While we don’t travel through dark valleys in a physical sense, we understand it in a metaphorical sense. Our dark valleys today might look like physical suffering and chronic pain. We might experience loss and sorrow. We might face persecution in our work or culture. We might go through emotional valleys of doubt, despair, or fear. We might experience temptations to sin from within and without. In all of these valleys, it can feel like we are all alone.

Psalm 23 reminds us that it is God who leads us through the valleys. No valley we face is unexpected. They are placed before us by a sovereign God— for our good and his glory. Sometimes he calls us to walk through those valleys, like the Israelite called to sacrifice at the Temple each year. And like the Israelite pilgrim, we can be certain that communion and worship with God will be the reward for our journey.

Whatever the valley, God is our shepherd and promises to be with us.

God is with Us

This passage describes the shepherd’s rod and staff as a comfort, “I will fear no evil, for you are with me; your rod and your staff, they comfort me.” A shepherd was known to carry a staff to use in keeping and guarding his sheep. As our shepherd, God also comforts us with his rod and staff.

He uses his rod to rule: A shepherd used his rod to rule over the sheep. He told them where to go; he was their master who led them from one grazing hill to another. Likewise, God is our ruler; he reigns over all things. He governs our life. He determines where we go. He is the one we look to for guidance and wisdom. When we go through dark valleys, he is the one leading us. As our shepherd, we can trust him to bring us to the other side.

He uses his rod to count: A shepherd often used his rod to count his sheep as they walked by him. Our Father chose us in Christ to be a part of his flock and he knows each of us by name. Jesus said, “I am the good shepherd. I know my own and my own know me” (John 10:14). When we wander from God, he goes to whatever lengths necessary to bring us back to him, “What do you think? If a man has a hundred sheep, and one of them has gone astray, does he not leave the ninety-nine on the mountains and go in search of the one that went astray?” (Matthew 18:12). When we walk through dark valleys, we can rest assured that our shepherd never loses one of his sheep.

He uses his rod to guide: A shepherd used the crook of his rod to pull back sheep when they wandered from the flock. He also used it to chastise them. When they were slow or distracted, he used the rod to prod them. So the Lord does with us. As the writer to Hebrews 12:5-6 said, “My son, do not regard lightly the discipline of the Lord, nor be weary when reproved by him. For the Lord disciplines the one he loves, and chastises every son whom he receives.” Sometimes our dark valleys are places where the Lord brings us for purposes of training or discipline. We can trust that he does so out of love.

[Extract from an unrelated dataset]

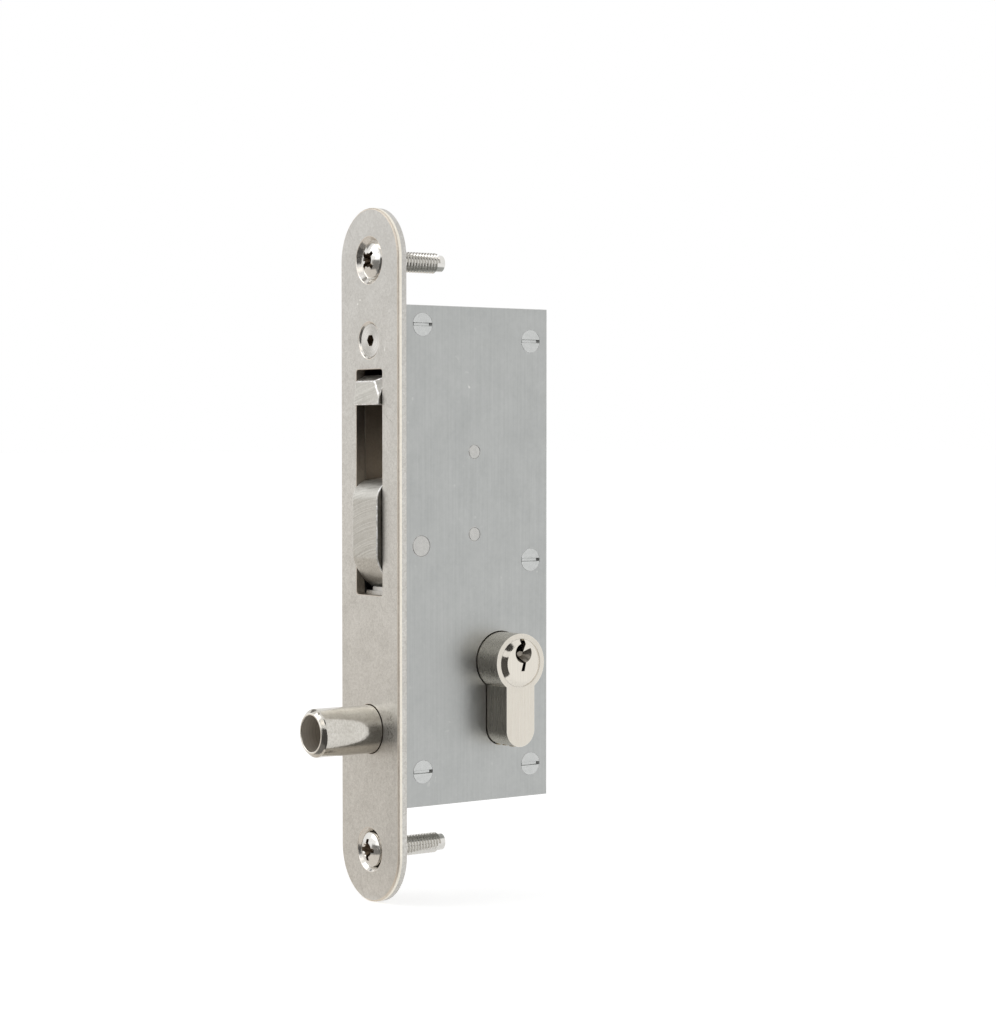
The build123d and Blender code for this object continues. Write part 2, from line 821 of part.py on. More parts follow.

He uses his rod to protect: The shepherd also used his rod to protect his sheep from wild animals. God protects us from evil. Some valleys are so dark it seems as though God has forgotten us. It can be tempting to doubt his love and goodness. We can be confident that our shepherd will never leave us or forsake us. There is nothing and no one that can keep us from his love. He will keep us from all evil (see Romans 8:38-39).

Christ and the Valley

All of Scripture points to and is fulfilled in Christ, including Psalm 23. He is the son of David promised in Ezekiel 34, the shepherd who would rule over, provide for, and protect his sheep. Jesus is the Good Shepherd who laid down his life for his sheep (John 10:11).

Jesus walked through the valley of the shadow of death before us. We can rest assured that our Savior knows the way through whatever valley we walk. He knows what it is to feel the shadows of death creep over him. He knows what it is to face evil, temptation, enemies, and emotional turmoil. As Spurgeon wrote, “As surely as this Word of God is true, your Lord has felt he chill of the death-shade. There is no gloom of spirit, apart from the sin of it, into which Jesus has not fallen! There is no trouble of soul, or turmoil of heart which is free from sin, which the Lord has not known”[1] Our Savior journeyed through the valley, sacrificed his life on the altar for our sins, and conquered death when he rose from the grave.

Psalm 23 is a comforting psalm, reminding us that we don’t walk through the valleys of life on our own. We have a Good Shepherd who went before us and even now leads us, guides us, and protects us.